((

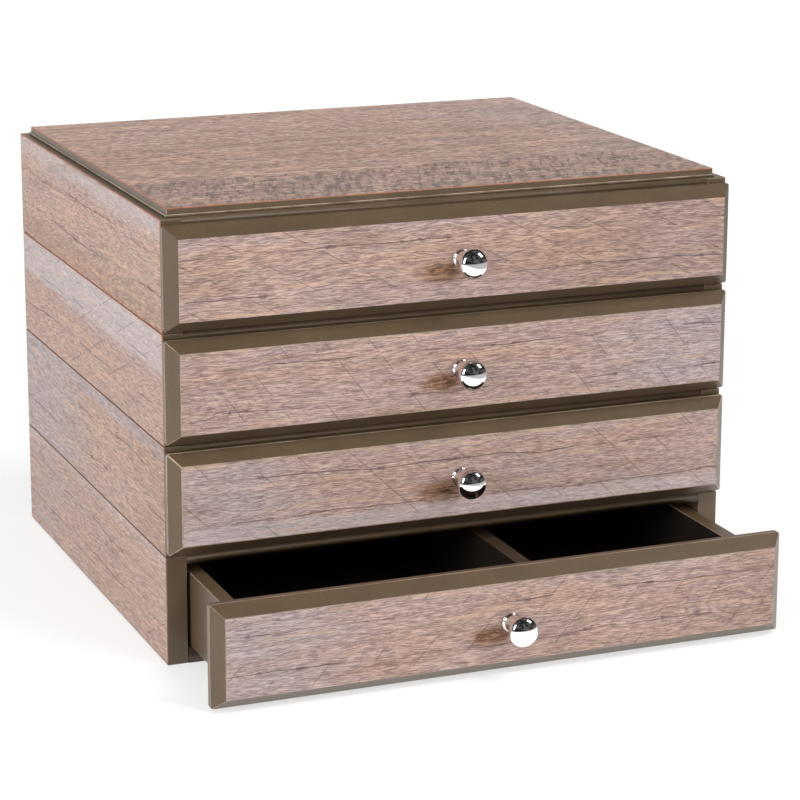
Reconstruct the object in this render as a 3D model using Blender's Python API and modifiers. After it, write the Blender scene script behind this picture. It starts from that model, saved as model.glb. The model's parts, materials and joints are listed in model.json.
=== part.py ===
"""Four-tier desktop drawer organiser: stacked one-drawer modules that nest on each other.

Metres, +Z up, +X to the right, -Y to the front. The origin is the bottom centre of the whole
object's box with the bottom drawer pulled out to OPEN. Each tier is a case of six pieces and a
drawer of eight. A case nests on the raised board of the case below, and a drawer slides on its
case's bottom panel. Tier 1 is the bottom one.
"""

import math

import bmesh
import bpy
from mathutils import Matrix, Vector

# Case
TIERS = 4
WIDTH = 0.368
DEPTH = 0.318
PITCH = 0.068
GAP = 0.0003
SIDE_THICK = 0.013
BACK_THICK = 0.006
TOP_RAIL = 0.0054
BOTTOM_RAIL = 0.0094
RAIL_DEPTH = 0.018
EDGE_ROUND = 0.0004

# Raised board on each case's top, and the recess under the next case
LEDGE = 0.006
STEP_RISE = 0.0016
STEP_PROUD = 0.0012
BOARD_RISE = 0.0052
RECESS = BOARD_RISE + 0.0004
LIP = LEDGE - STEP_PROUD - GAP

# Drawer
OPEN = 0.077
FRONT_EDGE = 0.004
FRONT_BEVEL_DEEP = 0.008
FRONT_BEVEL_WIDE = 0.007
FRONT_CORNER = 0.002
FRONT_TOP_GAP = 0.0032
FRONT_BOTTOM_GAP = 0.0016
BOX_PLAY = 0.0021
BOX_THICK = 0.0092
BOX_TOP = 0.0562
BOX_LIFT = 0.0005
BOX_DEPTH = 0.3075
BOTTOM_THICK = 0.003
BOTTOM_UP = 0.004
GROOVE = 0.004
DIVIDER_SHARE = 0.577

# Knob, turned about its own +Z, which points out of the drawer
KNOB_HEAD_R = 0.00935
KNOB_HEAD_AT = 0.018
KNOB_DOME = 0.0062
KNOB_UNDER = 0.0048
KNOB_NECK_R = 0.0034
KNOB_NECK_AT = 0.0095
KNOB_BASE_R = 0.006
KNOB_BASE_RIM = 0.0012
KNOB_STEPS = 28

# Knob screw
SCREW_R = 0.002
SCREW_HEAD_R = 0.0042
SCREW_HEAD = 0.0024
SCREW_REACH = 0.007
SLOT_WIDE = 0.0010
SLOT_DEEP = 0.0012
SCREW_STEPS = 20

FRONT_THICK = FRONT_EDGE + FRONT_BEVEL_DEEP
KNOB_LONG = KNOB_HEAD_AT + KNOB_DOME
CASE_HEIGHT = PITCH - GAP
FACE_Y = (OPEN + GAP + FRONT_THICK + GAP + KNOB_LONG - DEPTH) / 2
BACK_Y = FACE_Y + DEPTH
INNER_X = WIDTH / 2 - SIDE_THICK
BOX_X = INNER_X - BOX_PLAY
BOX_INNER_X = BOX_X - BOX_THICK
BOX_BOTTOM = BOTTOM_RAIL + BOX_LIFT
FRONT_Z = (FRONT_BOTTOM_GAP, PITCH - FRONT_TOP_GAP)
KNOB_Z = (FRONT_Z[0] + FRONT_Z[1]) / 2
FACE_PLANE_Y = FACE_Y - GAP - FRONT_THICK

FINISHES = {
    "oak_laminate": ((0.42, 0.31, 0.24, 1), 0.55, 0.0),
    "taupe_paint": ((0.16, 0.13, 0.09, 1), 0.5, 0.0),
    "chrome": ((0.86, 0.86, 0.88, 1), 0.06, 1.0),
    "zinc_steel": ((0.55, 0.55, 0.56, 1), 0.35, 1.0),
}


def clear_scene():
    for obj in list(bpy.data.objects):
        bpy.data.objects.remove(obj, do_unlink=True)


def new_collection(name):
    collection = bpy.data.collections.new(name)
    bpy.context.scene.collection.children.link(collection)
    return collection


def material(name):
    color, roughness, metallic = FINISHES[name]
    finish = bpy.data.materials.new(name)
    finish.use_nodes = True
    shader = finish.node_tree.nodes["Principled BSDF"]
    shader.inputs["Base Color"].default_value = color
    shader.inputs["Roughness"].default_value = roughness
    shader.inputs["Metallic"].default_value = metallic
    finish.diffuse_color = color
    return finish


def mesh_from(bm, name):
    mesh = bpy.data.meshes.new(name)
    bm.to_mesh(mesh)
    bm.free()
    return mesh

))

**WHAT TO PRODUCE:** Quote the entire listing above exactly.

**THE REPLY:**
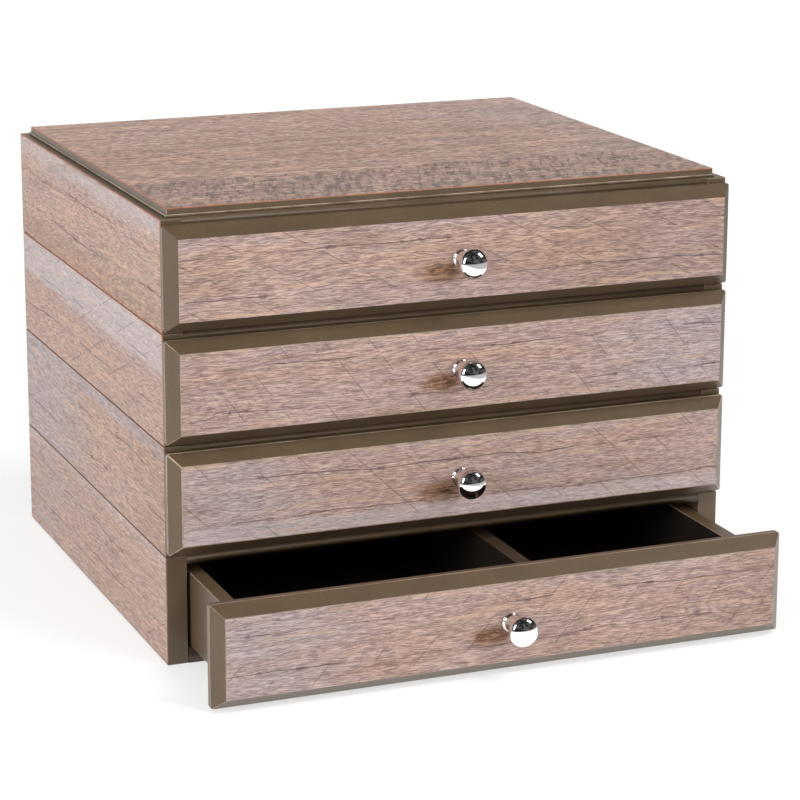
Reconstruct the object in this render as a 3D model using Blender's Python API and modifiers. After it, write the Blender scene script behind this picture. It starts from that model, saved as model.glb. The model's parts, materials and joints are listed in model.json.
=== part.py ===
"""Four-tier desktop drawer organiser: stacked one-drawer modules that nest on each other.

Metres, +Z up, +X to the right, -Y to the front. The origin is the bottom centre of the whole
object's box with the bottom drawer pulled out to OPEN. Each tier is a case of six pieces and a
drawer of eight. A case nests on the raised board of the case below, and a drawer slides on its
case's bottom panel. Tier 1 is the bottom one.
"""

import math

import bmesh
import bpy
from mathutils import Matrix, Vector

# Case
TIERS = 4
WIDTH = 0.368
DEPTH = 0.318
PITCH = 0.068
GAP = 0.0003
SIDE_THICK = 0.013
BACK_THICK = 0.006
TOP_RAIL = 0.0054
BOTTOM_RAIL = 0.0094
RAIL_DEPTH = 0.018
EDGE_ROUND = 0.0004

# Raised board on each case's top, and the recess under the next case
LEDGE = 0.006
STEP_RISE = 0.0016
STEP_PROUD = 0.0012
BOARD_RISE = 0.0052
RECESS = BOARD_RISE + 0.0004
LIP = LEDGE - STEP_PROUD - GAP

# Drawer
OPEN = 0.077
FRONT_EDGE = 0.004
FRONT_BEVEL_DEEP = 0.008
FRONT_BEVEL_WIDE = 0.007
FRONT_CORNER = 0.002
FRONT_TOP_GAP = 0.0032
FRONT_BOTTOM_GAP = 0.0016
BOX_PLAY = 0.0021
BOX_THICK = 0.0092
BOX_TOP = 0.0562
BOX_LIFT = 0.0005
BOX_DEPTH = 0.3075
BOTTOM_THICK = 0.003
BOTTOM_UP = 0.004
GROOVE = 0.004
DIVIDER_SHARE = 0.577

# Knob, turned about its own +Z, which points out of the drawer
KNOB_HEAD_R = 0.00935
KNOB_HEAD_AT = 0.018
KNOB_DOME = 0.0062
KNOB_UNDER = 0.0048
KNOB_NECK_R = 0.0034
KNOB_NECK_AT = 0.0095
KNOB_BASE_R = 0.006
KNOB_BASE_RIM = 0.0012
KNOB_STEPS = 28

# Knob screw
SCREW_R = 0.002
SCREW_HEAD_R = 0.0042
SCREW_HEAD = 0.0024
SCREW_REACH = 0.007
SLOT_WIDE = 0.0010
SLOT_DEEP = 0.0012
SCREW_STEPS = 20

FRONT_THICK = FRONT_EDGE + FRONT_BEVEL_DEEP
KNOB_LONG = KNOB_HEAD_AT + KNOB_DOME
CASE_HEIGHT = PITCH - GAP
FACE_Y = (OPEN + GAP + FRONT_THICK + GAP + KNOB_LONG - DEPTH) / 2
BACK_Y = FACE_Y + DEPTH
INNER_X = WIDTH / 2 - SIDE_THICK
BOX_X = INNER_X - BOX_PLAY
BOX_INNER_X = BOX_X - BOX_THICK
BOX_BOTTOM = BOTTOM_RAIL + BOX_LIFT
FRONT_Z = (FRONT_BOTTOM_GAP, PITCH - FRONT_TOP_GAP)
KNOB_Z = (FRONT_Z[0] + FRONT_Z[1]) / 2
FACE_PLANE_Y = FACE_Y - GAP - FRONT_THICK

FINISHES = {
    "oak_laminate": ((0.42, 0.31, 0.24, 1), 0.55, 0.0),
    "taupe_paint": ((0.16, 0.13, 0.09, 1), 0.5, 0.0),
    "chrome": ((0.86, 0.86, 0.88, 1), 0.06, 1.0),
    "zinc_steel": ((0.55, 0.55, 0.56, 1), 0.35, 1.0),
}


def clear_scene():
    for obj in list(bpy.data.objects):
        bpy.data.objects.remove(obj, do_unlink=True)


def new_collection(name):
    collection = bpy.data.collections.new(name)
    bpy.context.scene.collection.children.link(collection)
    return collection


def material(name):
    color, roughness, metallic = FINISHES[name]
    finish = bpy.data.materials.new(name)
    finish.use_nodes = True
    shader = finish.node_tree.nodes["Principled BSDF"]
    shader.inputs["Base Color"].default_value = color
    shader.inputs["Roughness"].default_value = roughness
    shader.inputs["Metallic"].default_value = metallic
    finish.diffuse_color = color
    return finish


def mesh_from(bm, name):
    mesh = bpy.data.meshes.new(name)
    bm.to_mesh(mesh)
    bm.free()
    return mesh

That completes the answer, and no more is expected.